JTAG is a working group under IEEE that studies the standard test access interface and boundary-scan architecture. The predecessor of JTAG was JETAG (Joint European Test Action Group).

1. Interface Structure

For chips that support JTAG interfaces, their internal structure is shown in the figure below. TAP (Test Access Port) is a universal port that allows access to all data registers (DR) and instruction registers (IR) provided by the chip. When there are multiple BSCs inside the chip, there needs to be a corresponding mechanism to control access. Control of the entire TAP is accomplished through the TAP Controller.

TMS is the Test Mode Select, which controls the state of the JTAG state machine through the TMS signal;

TCK is the clock signal for JTAG, TDI is the data input signal, TDO is the data output signal, and nTRST is the JTAG reset signal, which resets the JTAG state machine and the internal macro cell.

JTAG Pin Definitions

TCK – Test Clock Input;

TDI – Test Data Input, data is input to the JTAG port via TDI;

TDO – Test Data Output, data is output from the JTAG port via TDO;

TMS – Test Mode Select, TMS is used to set the JTAG port to a specific test mode.

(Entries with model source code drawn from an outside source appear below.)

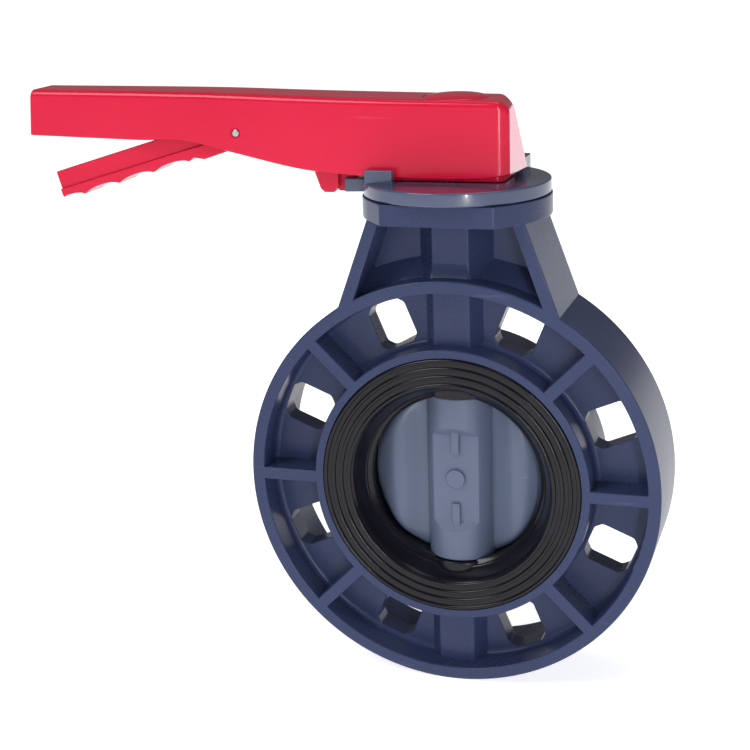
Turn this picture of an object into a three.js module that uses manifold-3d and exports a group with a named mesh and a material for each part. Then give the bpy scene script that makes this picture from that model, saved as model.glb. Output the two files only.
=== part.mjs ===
// Lever-operated wafer butterfly valve, DN 100, in moulded plastic.
// Millimetres, +Z up. The origin is the centre of the bore, on the valve's mid plane.
// The pipe runs along Y, the stem stands along Z, and the lever points to -X with the disc closed.
import * as THREE from 'three';
import { mergeVertices } from 'three/addons/utils/BufferGeometryUtils.js';
import Module from 'manifold-3d';

const wasm = await Module();
wasm.setup();

// ---- driving dimensions ------------------------------------------------------------------
const GAP = 0.3;                  // clearance between two pieces that touch on the real valve
const HALF_LENGTH = 28;           // half the face-to-face length
const RIM_R = 114.5;              // outside of the body ring
const RIM_WALL = 7.05;
const HUB_R = 77.1;               // outside of the inner ring that holds the liner
const BORE_R = 72.5;              // inside of the inner ring
const WEB_FRONT = -9.5;           // the web between the two rings
const WEB_REAR = 4;
const RIB_WIDTH = 6.8;
const SLOT_COUNT = 8;
const SLOT = { radius: 92.2, halfLong: 12.8, halfWide: 11, corner: 3.6 };

const FLANGE = { low: 145.8, top: 157.1, radius: 50.6, halfDepth: 43.6, halfFlat: 30.1 };
const COLUMN = { flatX: 9.84, flatY: 17.6, sideX: 20.3, sideY: 3 };
const STRUT_SLOPE = 0.369;        // sideways run of the outer strut face for each mm down
const BAND = { inner: 110, ledge: 114.6, outer: 122.4, halfDepth: 12, neckWeb: 3 };

const STEM_R = 9.5;
const STEM_BORE_R = 12.5;
const BUSH_R = STEM_BORE_R - GAP;
const STEM_HOLE_R = STEM_R + GAP;
const STEM_LOW = -96;
const STEM_TOP = 193;
const SQUARE_HALF = 6.7;          // square of the stem, in the disc and in the lever

const LINER_R = BORE_R - GAP;
const LINER_FACE = HALF_LENGTH + 0.6;
const SEAT_R = 50;
const LIP_Y = -14;                // the narrowest part of the throat, at front and rear
const PAD_Z = 47.3;               // flat pads of the liner around the stem
const PAD_R = 19.2;

const DISC_R = SEAT_R - 0.4;
const DISC_HUB_R = 18.6;
const DISC_FLAT_Y = 13.5;         // sunk flat on the disc's hub
const DISC_FLAT_Z = 25;

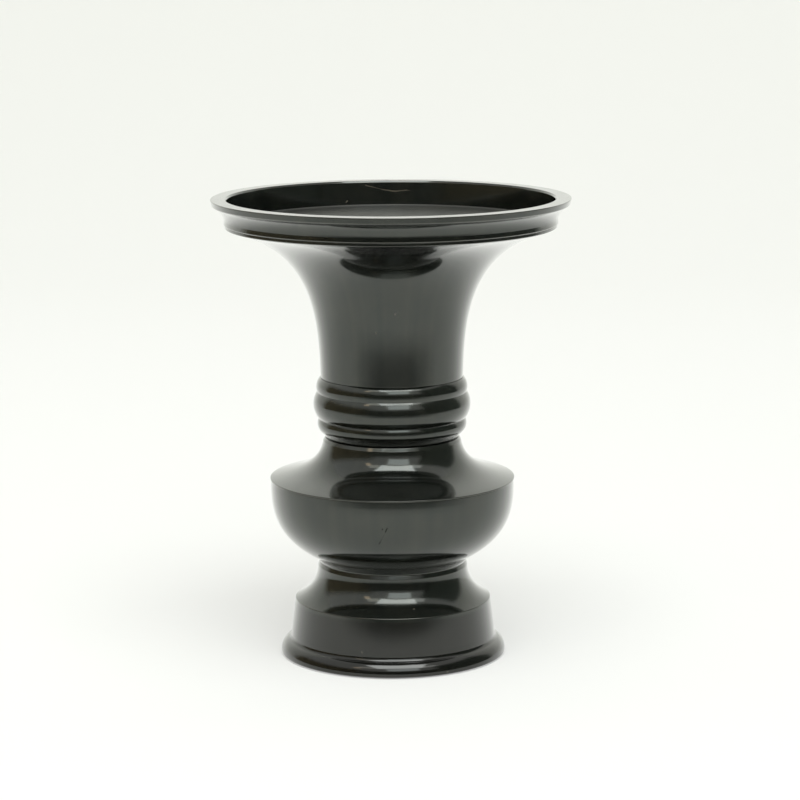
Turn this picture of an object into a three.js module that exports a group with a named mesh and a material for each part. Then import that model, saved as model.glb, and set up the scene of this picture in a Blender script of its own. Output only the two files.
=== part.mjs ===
// A small altar vase turned from cast brass and finished black, with a water liner that lifts out.
// Millimetres, +Z up, origin in the middle of the base. A profile is a line of (radius, height) points.
import * as THREE from 'three';

// Heights of the stacked pieces, from the base up
const footHeight = 21.5;
const bowlHeight = 19.2;
const shoulderHeight = 9.7;
const collarHeight = 13.8;
const neckHeight = 35;
const mouthHeight = 5.8;

// Foot
const baseRadius = 25;
const toeFlare = 0.8;
const toeWidest = 0.4;
const toeTopInset = 0.91;
const toeTopHeight = 3.4;
const toeSwell = 0.56;
const filletWidth = 0.67;
const filletHeight = 1;
const filletDepth = 0.18;
const drumTaper = 1.02;
const drumHeight = 8.55;
const coveFall = 1.89;
const coveReach = 3.13;
const coveClimb = 4.1;
const footNeckStep = 0.33;
const footNeckDrop = 0.88;
const footWall = 2.2;

// Belly
const ankleRadius = 16.83;
const ankleSpigotDepth = 4;
const ankleSpigotWall = 1.5;
const ankleSpigotInset = 2.9;
const throatStep = 2.33;
const throatHeight = 2.2;
const throatLean = 0.527;
const throatRise = 0.95;
const throatRun = 0.5;
const bellyRadius = 27.8;
const bellyHeight = 17.9;
const bellyRun = 8.92;
const bellyDrop = 5.74;
const bellyFloor = 3.7;
const bellyRecess = 1;
const bellyDraw = 0.14;
const bowlWall = 2.1;
const ridgeProud = 0.12;
const ridgeThickness = 0.35;
const shoulderTopStep = 0.61;
const shoulderTopDrop = 1.2;
const shoulderHandles = { lowInset: 0.1, lowRise: 1.7, highOutset: 1.63, highDrop: 7.9 };
const shoulderWall = 1.8;
const registerDepth = 1.8;
const registerWall = 1.6;

// Waist ring of three beads
const notchRadius = 15.34;
const waistSpigotInset = 1.24;
const spigotWall = 1.2;
const spigotReach = 5.5;
const lowBead = { bottom: 1.66, bottomProud: 1.15, top: 4.35, topProud: 1.36, swell: 0.6 };
const middleBead = { top: 10.5, topProud: 1.66, swell: 1.05 };
const topBeadSwell = 0.72;

// Trumpet neck
const neckProud = 0.86;
const flareRadius = 37.1;
const neckSpread = 0.42;
const neckClimb = 13.4;
const flareSpread = 1.13;
const flareDrop = 4.93;
const edgeProud = 0.38;
const edgeThickness = 0.8;
const edgeRound = 0.2;
const neckWall = 1.8;
const neckRoot = 3;
const landWidth = 0.98;
const seatDepth = 0.45;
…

Optional Pin TRST – Test Reset, input pin, active low.

2. Working Principle

The basic principle of JTAG is to define a TAP (Test Access Port) inside the device, allowing testing of internal nodes through dedicated JTAG testing tools.

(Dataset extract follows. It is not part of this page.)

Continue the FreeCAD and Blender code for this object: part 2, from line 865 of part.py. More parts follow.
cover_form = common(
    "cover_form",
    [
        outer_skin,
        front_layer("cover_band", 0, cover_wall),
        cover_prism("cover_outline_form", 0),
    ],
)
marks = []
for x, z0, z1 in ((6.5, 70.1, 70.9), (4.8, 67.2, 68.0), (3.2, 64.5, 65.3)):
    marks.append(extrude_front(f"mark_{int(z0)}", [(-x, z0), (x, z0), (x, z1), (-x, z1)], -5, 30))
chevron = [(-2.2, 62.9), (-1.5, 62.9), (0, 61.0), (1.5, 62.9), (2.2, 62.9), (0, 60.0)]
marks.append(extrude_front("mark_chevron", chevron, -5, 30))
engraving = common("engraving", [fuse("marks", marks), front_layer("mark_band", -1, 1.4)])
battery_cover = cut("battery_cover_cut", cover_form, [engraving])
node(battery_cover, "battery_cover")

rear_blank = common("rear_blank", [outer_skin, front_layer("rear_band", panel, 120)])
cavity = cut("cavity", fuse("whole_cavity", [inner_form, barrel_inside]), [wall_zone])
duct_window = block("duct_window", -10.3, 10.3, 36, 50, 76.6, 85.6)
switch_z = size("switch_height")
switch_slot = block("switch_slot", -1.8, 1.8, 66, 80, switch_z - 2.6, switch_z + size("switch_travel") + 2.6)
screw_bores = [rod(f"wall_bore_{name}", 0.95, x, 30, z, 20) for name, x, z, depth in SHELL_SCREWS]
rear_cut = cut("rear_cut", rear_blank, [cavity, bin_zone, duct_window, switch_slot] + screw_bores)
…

² Facilitates fault location in chips, quickly and accurately tests whether the connection between two chip pins is reliable, improving testing efficiency.

² Chips with JTAG interfaces have built-in predefined functional modes, allowing the chip to be placed in a specific functional mode through boundary scan channels, thereby enhancing system control flexibility and facilitating system design.

JTAG testing allows multiple devices to be connected in series through the JTAG interface, forming a JTAG chain, enabling individual testing of each device. Nowadays, JTAG interfaces are also commonly used for implementing ISP (In-System Programmer) to program devices like FLASH.

JTAG programming is online programming; in traditional production processes, chips are pre-programmed before being mounted on the board. The simplified process is to fix the device to the circuit board first and then program it using JTAG, greatly accelerating project progress. The JTAG interface can program all components inside DSP chips.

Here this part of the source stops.